Industrial Electronics

Jellyfish inspired robot moves faster than real jellyfish

02 July 2020

Researchers from North Carolina State University created fast-moving soft robotics inspired by jellyfish. The new robot can outswim real jellyfish. The team's technique utilizes pre-stressed polymers to make soft robots more powerful.

Illustration of a soft robot jellyfish. Source: NC State UniversityIllustration of a soft robot jellyfish. Source: NC State University

Previous soft robotics were inspired by cheetahs. They were fast but had a stiff inner spine, which meant that the robots were not completely soft. The researchers wanted to make a completely soft robot that can move powerfully and quickly. In the end, the team didn’t make just one soft robot, they made three.

The new soft robots are made of two bonded layers of an elastic polymer. The first layer is pre-stressed, or stretched. The second layer is not stressed and contains an air channel. The robot flexes by pumping air into the air channel. The direction it moves is controlled by the relative thickness of the pre-stressed layer. Adding a third pre-stressed layer, an intermediate layer, allows the pre-stressed layer to move in a certain direction.

For example, a polymeric layer is pre-stressed by pulling it in two directions. It is then attached to the intermediate layer, resulting in a bilayer strip that wants to cure down. The thinner the strip is in relation to the air channel the more it will bend upwards. The thicker the layer, the more it will bend down. When air leaves the channel, the layer will snap into a resting state.

One of the soft robots created was a fast-moving soft crawler. This robot represents a larval insect. It curls its body to jump forward, exerting all of its stored energy. This is a simple robot.

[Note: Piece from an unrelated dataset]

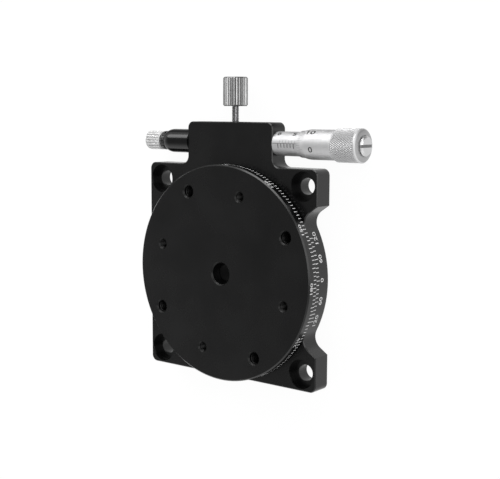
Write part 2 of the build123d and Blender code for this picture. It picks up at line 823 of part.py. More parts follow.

The jellyfish bot was more complicated. This robot has a pre-stressed disk layer that was stretched in four directions. The channel layer is made of a ring-like air channel. The result of these parts ends up looking like a jellyfish. In a relaxed state, the jellyfish dome curves up. When air is pumped into the channel layer the dome quickly turns down. This robot had an average speed of 53.3 millimeters per second. A real jellyfish has an average speed of 30 millimeters per second.

The team also created a three-pronged gripper robot. Typical gripper roots hang open when relaxed and require energy to hold onto cargo as it moves. With the new robot, the team used the prestressed layers to create grippers where the default position is clenched shut. Energy is needed to open the grippers. Once in position to grab and hold an item, the robot returns to resting mode.

A paper on these new robots was published in Advanced Materials Technologies.